Actually, since this was the best episode of the season to date, and Lux was better than The Robot Revolution, that means each episode so far was better than the one before. That’s a great trajectory for the season to be on–maybe it will keep it up! I kind of doubt it, but until I see Lucky Day, I’ll hold out hope.

Other Thoughts

• I’ve read numerous comparisons between the Midnight Entity and the “Not-Things” from Wild Blue Yonder, but I think you could also speculate about links between this episode’s threat and the theoretical beings from Listen, who were perfectly evolved to hide. Maybe the entity does escape in this episode, eventually travels back in time, and relaxes a whole lot to become the thing that we sort of saw in Listen.

• The season mystery arc about why the Doctor is unable to get Belinda back home continues here, most interestingly be the revelation that the people in the far future here have never heard of earth. It has been half a million years, so that’s a little less impacting than it could have been (in spite of the Doctor’ statement that there’s always a human race). But still, it’s a nice way of building the mystery.

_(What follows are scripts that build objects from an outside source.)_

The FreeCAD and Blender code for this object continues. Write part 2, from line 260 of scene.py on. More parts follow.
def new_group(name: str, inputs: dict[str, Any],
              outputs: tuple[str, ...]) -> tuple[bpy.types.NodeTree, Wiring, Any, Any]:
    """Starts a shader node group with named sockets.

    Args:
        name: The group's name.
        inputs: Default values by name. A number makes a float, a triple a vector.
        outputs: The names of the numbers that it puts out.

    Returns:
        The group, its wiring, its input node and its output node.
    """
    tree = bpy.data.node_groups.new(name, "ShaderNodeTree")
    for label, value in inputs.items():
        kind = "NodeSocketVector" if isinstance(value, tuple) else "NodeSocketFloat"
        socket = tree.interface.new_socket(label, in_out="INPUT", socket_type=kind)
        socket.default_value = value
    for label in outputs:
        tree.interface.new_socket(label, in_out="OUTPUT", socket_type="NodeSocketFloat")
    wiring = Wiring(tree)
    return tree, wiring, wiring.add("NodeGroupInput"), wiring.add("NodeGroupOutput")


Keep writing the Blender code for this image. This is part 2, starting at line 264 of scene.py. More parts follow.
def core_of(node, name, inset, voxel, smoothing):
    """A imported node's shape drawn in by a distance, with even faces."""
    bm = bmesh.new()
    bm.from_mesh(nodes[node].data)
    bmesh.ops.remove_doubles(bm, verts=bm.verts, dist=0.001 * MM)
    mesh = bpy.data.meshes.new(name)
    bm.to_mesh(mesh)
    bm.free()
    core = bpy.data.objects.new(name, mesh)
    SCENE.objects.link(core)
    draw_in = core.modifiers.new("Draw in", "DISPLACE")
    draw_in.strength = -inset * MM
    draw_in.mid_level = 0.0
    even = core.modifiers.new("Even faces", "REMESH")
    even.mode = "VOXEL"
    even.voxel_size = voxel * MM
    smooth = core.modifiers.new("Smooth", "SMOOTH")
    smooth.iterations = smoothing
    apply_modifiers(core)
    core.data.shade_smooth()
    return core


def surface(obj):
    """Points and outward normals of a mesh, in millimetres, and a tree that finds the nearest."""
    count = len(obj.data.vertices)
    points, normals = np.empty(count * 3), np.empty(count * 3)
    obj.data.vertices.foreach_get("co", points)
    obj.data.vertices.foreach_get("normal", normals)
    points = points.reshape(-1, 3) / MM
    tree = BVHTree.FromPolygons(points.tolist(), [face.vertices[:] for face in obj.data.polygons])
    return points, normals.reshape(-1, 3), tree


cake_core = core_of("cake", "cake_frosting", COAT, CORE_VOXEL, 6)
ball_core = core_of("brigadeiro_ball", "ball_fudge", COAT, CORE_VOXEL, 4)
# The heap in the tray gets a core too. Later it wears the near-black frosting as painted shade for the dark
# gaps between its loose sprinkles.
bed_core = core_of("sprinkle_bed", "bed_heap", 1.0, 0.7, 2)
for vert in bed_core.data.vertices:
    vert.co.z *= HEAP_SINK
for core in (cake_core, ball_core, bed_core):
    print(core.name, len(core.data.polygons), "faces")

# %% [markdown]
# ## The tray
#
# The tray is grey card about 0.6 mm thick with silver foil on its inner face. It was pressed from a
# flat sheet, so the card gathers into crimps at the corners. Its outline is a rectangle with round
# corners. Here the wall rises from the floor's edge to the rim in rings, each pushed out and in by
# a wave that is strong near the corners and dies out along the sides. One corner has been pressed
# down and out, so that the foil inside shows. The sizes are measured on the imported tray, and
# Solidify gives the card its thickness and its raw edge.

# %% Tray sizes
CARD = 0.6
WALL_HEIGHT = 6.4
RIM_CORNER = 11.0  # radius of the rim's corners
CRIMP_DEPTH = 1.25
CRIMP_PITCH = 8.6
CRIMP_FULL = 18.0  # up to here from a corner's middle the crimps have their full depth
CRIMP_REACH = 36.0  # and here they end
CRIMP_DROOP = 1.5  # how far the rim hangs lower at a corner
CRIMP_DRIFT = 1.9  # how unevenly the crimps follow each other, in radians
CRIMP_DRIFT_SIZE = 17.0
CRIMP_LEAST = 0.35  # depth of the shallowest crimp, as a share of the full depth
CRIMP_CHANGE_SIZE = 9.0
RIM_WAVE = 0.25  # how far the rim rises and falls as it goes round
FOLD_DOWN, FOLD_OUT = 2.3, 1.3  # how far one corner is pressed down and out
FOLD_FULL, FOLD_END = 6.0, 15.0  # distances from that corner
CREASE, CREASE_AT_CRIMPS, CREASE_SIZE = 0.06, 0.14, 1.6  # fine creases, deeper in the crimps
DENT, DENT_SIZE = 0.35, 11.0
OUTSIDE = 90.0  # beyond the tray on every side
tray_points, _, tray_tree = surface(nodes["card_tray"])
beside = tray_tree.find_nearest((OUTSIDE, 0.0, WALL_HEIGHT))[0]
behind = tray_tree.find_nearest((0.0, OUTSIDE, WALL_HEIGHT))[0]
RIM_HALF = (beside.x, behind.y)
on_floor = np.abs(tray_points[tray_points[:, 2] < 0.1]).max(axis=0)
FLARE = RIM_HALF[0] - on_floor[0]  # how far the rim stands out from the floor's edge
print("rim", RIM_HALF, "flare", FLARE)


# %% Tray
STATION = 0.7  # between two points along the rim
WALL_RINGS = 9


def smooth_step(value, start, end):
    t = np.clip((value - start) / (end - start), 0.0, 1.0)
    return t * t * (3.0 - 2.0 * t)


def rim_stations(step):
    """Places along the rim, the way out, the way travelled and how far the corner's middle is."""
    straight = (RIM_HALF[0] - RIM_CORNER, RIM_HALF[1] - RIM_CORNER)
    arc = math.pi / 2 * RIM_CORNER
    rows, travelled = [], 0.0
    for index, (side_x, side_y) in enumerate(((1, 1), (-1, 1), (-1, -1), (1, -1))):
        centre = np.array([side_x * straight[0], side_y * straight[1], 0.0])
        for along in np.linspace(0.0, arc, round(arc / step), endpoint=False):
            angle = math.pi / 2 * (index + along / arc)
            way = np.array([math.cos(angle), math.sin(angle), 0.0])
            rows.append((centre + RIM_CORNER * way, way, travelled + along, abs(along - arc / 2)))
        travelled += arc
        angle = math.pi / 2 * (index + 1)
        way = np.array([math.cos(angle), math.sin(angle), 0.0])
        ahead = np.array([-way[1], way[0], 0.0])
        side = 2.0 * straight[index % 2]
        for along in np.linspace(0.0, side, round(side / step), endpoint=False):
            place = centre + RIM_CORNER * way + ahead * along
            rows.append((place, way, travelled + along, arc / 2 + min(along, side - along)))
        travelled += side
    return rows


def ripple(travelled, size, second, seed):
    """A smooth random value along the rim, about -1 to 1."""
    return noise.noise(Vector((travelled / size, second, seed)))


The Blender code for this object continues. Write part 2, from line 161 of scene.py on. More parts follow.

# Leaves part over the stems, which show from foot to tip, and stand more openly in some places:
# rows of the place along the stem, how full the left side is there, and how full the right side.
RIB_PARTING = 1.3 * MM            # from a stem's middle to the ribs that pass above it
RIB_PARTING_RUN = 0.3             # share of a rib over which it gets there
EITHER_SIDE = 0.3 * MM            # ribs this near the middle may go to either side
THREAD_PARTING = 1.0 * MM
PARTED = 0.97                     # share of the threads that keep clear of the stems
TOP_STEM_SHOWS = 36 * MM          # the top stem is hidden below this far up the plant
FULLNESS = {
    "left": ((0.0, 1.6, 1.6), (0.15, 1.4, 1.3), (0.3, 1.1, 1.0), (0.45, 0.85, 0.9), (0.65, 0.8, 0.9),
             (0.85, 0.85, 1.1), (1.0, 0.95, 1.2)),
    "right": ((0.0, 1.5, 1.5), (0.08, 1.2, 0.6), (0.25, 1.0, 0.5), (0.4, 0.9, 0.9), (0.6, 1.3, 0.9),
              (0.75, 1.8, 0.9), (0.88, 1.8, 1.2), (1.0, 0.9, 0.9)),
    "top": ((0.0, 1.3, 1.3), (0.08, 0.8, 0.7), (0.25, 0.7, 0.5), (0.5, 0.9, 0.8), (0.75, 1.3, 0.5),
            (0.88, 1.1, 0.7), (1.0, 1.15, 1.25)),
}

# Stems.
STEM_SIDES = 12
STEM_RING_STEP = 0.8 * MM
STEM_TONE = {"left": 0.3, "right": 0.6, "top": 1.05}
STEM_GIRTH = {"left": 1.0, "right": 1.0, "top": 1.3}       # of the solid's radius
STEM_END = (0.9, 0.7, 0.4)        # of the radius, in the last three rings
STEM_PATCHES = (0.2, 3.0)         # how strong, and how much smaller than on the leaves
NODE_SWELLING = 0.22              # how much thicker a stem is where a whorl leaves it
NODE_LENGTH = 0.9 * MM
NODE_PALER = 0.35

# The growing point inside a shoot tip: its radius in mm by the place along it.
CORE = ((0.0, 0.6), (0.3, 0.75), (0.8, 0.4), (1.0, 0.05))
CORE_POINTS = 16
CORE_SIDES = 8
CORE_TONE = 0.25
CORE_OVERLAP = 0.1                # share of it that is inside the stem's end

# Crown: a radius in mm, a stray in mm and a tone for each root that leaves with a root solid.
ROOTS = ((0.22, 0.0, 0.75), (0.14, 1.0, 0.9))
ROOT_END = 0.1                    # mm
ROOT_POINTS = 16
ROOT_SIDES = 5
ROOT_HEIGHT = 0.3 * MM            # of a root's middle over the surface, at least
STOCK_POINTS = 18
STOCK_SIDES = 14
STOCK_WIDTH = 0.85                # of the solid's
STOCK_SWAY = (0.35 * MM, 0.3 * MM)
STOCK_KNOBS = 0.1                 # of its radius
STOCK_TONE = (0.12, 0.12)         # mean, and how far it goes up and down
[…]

• You know what else there always seems to be? Toxic by Britney Spears. The were playing that as the earth died in The End of the World way back in 2005, and we here it again here. Doctor Who loves Toxic.

• It’s nice that the show included a deaf character in Aliss, and cast a deaf actress in Rose Ayling-Ellis. It’s kind of interesting that in the future, they accommodate deaf people by having people walk around with their personal subtitle generators, and that nurses learn sign language.

But the social-justice point that the show is making goes on for one or two lines of dialogue too long, I’d say. The Doctor muttering, “It doesn’t matter the year–singing still makes some people paranoid” is stupid. Maybe it’s all the dead bodies around everywhere that are making people paranoid? I wouldn’t be happy if a stranger was basically talking in code to the only survivor of this death-planet either.

• Should the TARDIS have somehow been translating sign language?

• What the heck is going on with Mrs. Flood? She shows up here as a superior officer that one of the troopers is talking to on a screen, very excited to here that the Doctor is using his “vindicator” (the Vortex Indicator that the Doctor pulled out to try to hone in on Belinda’s home-time). I’m curious about it all, but why did the producers think that the thing to do this season was to have an older lady appearing in random places wherever the TARDIS lands? Isn’t that precisely what the show did last season with the Sutekh-avatars played by Susan Twist? Why do it again? I’m curious where they are going with Mrs. Flood of course, but I can’t think of a single possibility that would make all these cameo appearances interesting or worthwhile. What I mean is, if she doesn’t appear again until the season finale, I feel like that would be just as interesting from a story perspective if as if she continued to show up, but less annoying.

I hope I’m wrong of course (ie I hope that it somehow becomes really interesting), but I’m doubtful.